(director/writer: Natalie Erika James; screenwriter: Christian White; cinematographer: Charlie Sarroff; editors: Denise Haratzis, Sean Lahiff; music: Brian Reitzell; cast: Emily Mortimer (Kay), Bella Heathcote (Sam), Robyn Nevin (Edna), Chris Bunton (kid with Down syndrome); Runtime: 89; MPAA Rating: NR; producers: Anna McLeish, Sarah Shaw, Jake Gyllenhaal, Riva Marker; Carver Films; 2020-Australia/USA)

“The well-crafted film is original, disturbing and subtle.”

Reviewed by Dennis Schwartz

The directorial debut of Japanese Australian filmmaker Natalie Erika James is this slow-burner horror pic. The movie is a chilling female ghost story about the travails of aging, losing a loved one and dealing with dementia. It tells of a family home where there’s a sinister presence that three generations of women must deal with.The well-crafted film is original, disturbing and subtle. It’s tenderly and observantly co-written by James and Christian White. The high-concept horror film is favorably complemented with edgy background music from Brian Reitzell and mesmerizing performances by its three stars: Emily Mortimer, Bella Heathcote and Australian stage veteran Robyn Nevin.

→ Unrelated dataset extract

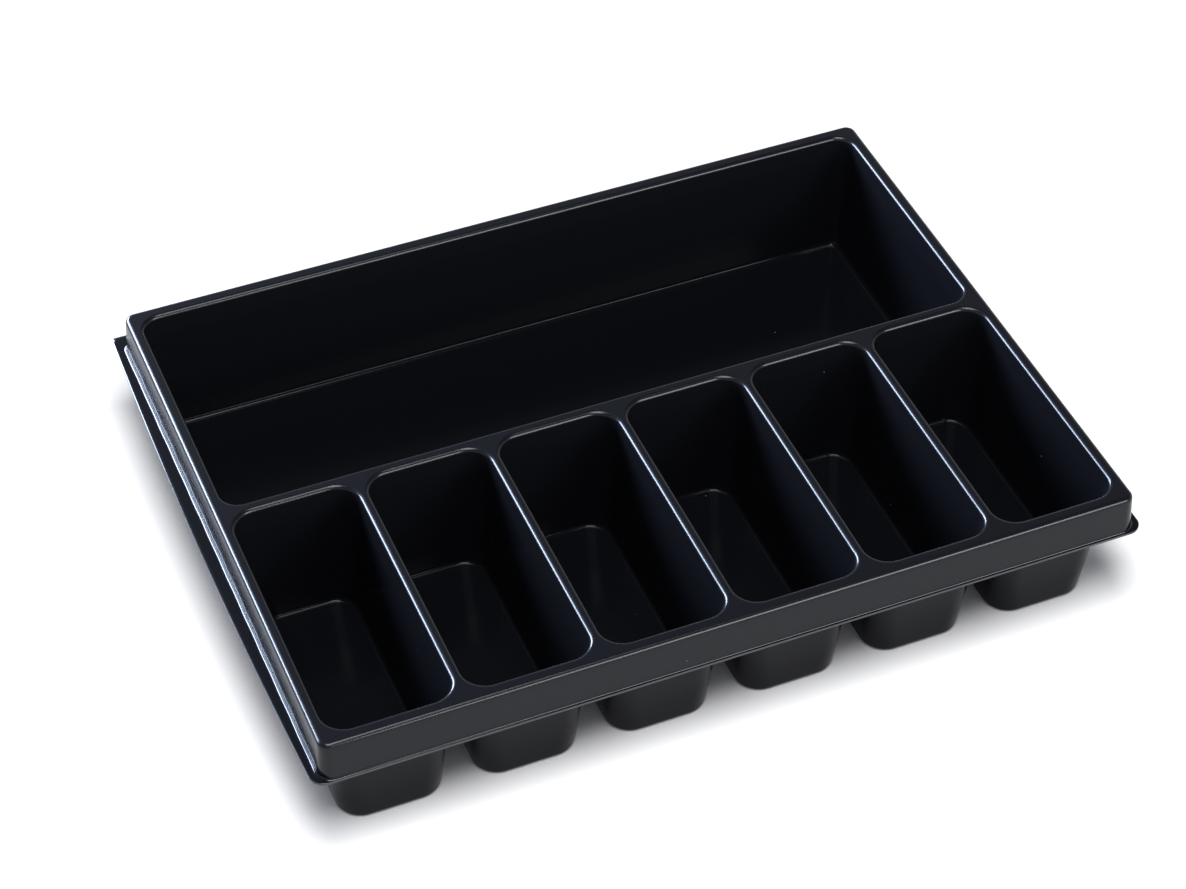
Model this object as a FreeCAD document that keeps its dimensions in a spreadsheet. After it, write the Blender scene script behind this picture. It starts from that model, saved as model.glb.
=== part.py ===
"""Thermoformed plastic tray: six narrow pockets side by side and one wide bin behind them.

One sheet of plastic drawn down from a flat deck. The deck turns down at its outside into a
skirt, and the skirt ends in a narrow trimmed flange. Every pocket wall leans by its draft.
Millimetres, +Z up. In the body's own axes x = 0 and y = 0 are the left and front edges of
the deck; the body is placed so that the part's origin is the middle of its base.
"""
import FreeCAD, Part
import Sketcher
import os
from math import pi

doc = FreeCAD.newDocument("tray")

# ---------------------------------------------------------------- driving sizes
sheet = doc.addObject("Spreadsheet::Sheet", "sizes")
SIZES = {
    "pocket_count": 6,            # narrow pockets along the front
    "pocket_width": 59.0,         # opening across, at the deck
    "pocket_length": 138.6,       # opening front to back, at the deck
    "divider": 4.96,              # deck between two pockets
    "side_margin": 5.6,           # deck outside the end pockets
    "front_margin": 7.0,          # deck in front of the pockets
    "rib": 6.1,                   # deck between the pockets and the bin
    "bin_length": 137.0,          # opening of the wide bin, front to back
    "bin_side_margin": 6.2,       # deck beside the bin
    "back_margin": 7.3,           # deck behind the bin
    "depth": 67.0,                # deck to floor, all pockets
    "wall": 1.2,                  # sheet thickness
    "draft": 5.25,                # lean of a narrow pocket's side walls, degrees
    "end_draft": 4.9,             # lean of its front and back walls, degrees
    "bin_draft": 4.5,             # lean of the bin walls, degrees
    "pocket_corner": 11.2,        # corner of a narrow pocket in plan, the same from deck to floor
    "bin_floor_corner": 4.0,      # corner in plan at the bin's floor
    "pocket_floor_fillet": 2.0,   # wall into floor, inside a pocket
    "bin_floor_fillet": 3.0,      # wall into floor, inside the bin
    "deck_fillet": 2.0,           # deck into walls and into the skirt
    "deck_corner": 5.0,           # corner of the deck in plan
    "skirt_height": 20.0,         # deck down to the top of the flange
    "skirt_draft": 4.0,           # flare of the skirt, degrees
    "flange_fillet": 0.9,         # skirt into flange
    "flange_front": 2.4,          # trimmed flange outside the deck edge, seen in plan
    "flange_back": 7.8,
    "flange_right": 5.3,
    "flange_left_front": 5.0,     # the left side is trimmed in a shallow bow
    "flange_left_middle": 8.4,
    "flange_left_back": 6.1,
    "flange_corner": 6.5,         # trimmed corners at the front and the right
    "flange_back_left_corner": 1.5,
}
for row, (alias, value) in enumerate(SIZES.items(), start=1):
    sheet.set(f"A{row}", alias)
    sheet.set(f"B{row}", str(value))
    sheet.setAlias(f"B{row}", alias)
doc.recompute()

# ---------------------------------------------------------------- derived sizes, as expressions
PITCH = "(sizes.pocket_width + sizes.divider)"
DECK_WIDTH = ("(2 * sizes.side_margin + sizes.pocket_count * sizes.pocket_width"
              " + (sizes.pocket_count - 1) * sizes.divider)")
BIN_FRONT = "(sizes.front_margin + sizes.pocket_length + sizes.rib)"
DECK_DEPTH = f"({BIN_FRONT} + sizes.bin_length + sizes.back_margin)"
BIN_WIDTH = f"({DECK_WIDTH} - 2 * sizes.bin_side_margin)"
DECK_TOP = "(sizes.depth + sizes.wall)"
FLANGE_TOP = f"({DECK_TOP} - sizes.skirt_height)"
FLANGE_BASE = f"({FLANGE_TOP} - sizes.wall)"
BIN_CORNER = "(sizes.bin_floor_corner + sizes.depth * tan(sizes.bin_draft * 1deg))"
SKIRT_FLARE = "(tan(sizes.skirt_draft * 1deg))"

TOUCH = 1e-4                # how near an edge lies to the level it is picked by
START, END = range(1, 3)    # the ends of a sketch edge, as constraints name them
ORIGIN = -1, START          # the sketch's own origin, as constraints name it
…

The film was inspired by the director’s experience with a grandmother suffering from Alzheimer’s.

The domestic gothic genre film was a hit at Sundance, where it was compared favorably to Jennifer Kent’s The Babadook, also shown at Sundance and also an Australian scare film.

The local police inform Kay (Emily Mortimer) that her elderly mother Edna (Robyn Nevin) is missing and neighbors have not seen her lately. Thereby Kay and her college-age daughter Sam (Bella Heathcote) drive from Melbourne to her stately country house in a wooded area of regional Victoria. They find the place empty with furniture and items left in disarray, food left out for a pet that’s been dead for years and odd post-it notes all over the place with reminders for the simplest tasks. Kay and Sam decide to stay in the house while the police search for Edna. While there, they experience strange goings-on in the dimly lit rooms that makes them suspect there might be foul play or some kind of odd presence that might offer a possible explanation for her disappearance.

Surprisingly Edna suddenly shows up but when questioned is vague about where she’s been. A doctor’s exam reveals no physical issues from her disappearance beyond a large black bruise on her chest, for which she has no explanation. The doctor thereby instructs her daughter not to leave her disorientated mother alone in the house for a few days.

Relic takes its time getting to the crowd-pleasing horror part, but when it does it delivers the goods and excites the viewer’s imagination with a stunning conclusion.

This is a superior horror film that gives you some realistic scares, as it takes you through a terrifying look at a crumbling old house (with a hidden hallway covered in clutter) and a mind unraveling from disease.